A few years ago, I found an article about a groundbreaking new theory: that AS people do not lack empathy but instead are overwhelmed by it. I mean, I could have told them that, but I’m just glad that somebody did.

True, some people with more severe autism may genuinely struggle to empathise. And you could argue that AS people who seem to show it are just demonstrating learned behaviour without any feeling behind it at all. Which would be dictating how a person on the spectrum is feeling, without actually knowing. And they say autistic people lack empathy!

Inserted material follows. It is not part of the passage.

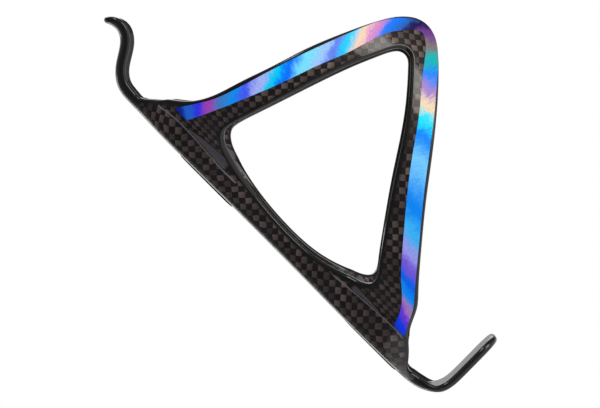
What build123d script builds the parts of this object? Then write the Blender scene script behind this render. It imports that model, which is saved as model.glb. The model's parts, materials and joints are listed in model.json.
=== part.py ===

For me, the theory in the aforementioned article is very much true. I have been able to pick up on others’ emotions very acutely since before I can remember. When someone I care about is crying, I genuinely struggle not to cry with them. Also, I hate conflict. Even when it doesn’t involve me, I can see where both parties are wrong, feel the heated emotion, and am powerless to do anything.

What I find harder is knowing how to react to people’s emotions. As a teenager, I would have been completely at a loss for what to do when someone was upset, then hated myself for not helping. Now, I’ve honed my natural empathy so that I know what a person needs from me, as well as how they feel. It gets easier once I’m in tune with how they think – having a similar personality, or knowing them a long time, helps.

A while ago, my stepsister-in-law asked me (not unreasonably): what are my thoughts on AS people typically being Thinkers, and how does being a Feeler* with Asperger’s work? I can answer now. Speaking logically when it’s best not to isn’t the same as being unemotional. It’s just that an AS person may not realise they’re being inappropriate. It doesn’t mean they won’t be upset if they offend someone. Trust me; my whole life, especially at secondary school, would have been a whole lot easier if this didn’t bother me. Or maybe I would have been even less popular? I don’t know.

Sharing my struggles – and having friends open up to me – has taught me a lot about the importance of empathy. It’s not just sympathetic words and and forced optimism. It’s feeling someone’s emotional burden and working out whether they’re seeking advice, practical help, cheering up or – most likely – someone who listens and understands.

 

 

*Basic Myers-Briggs terminology, you can look it up anywhere.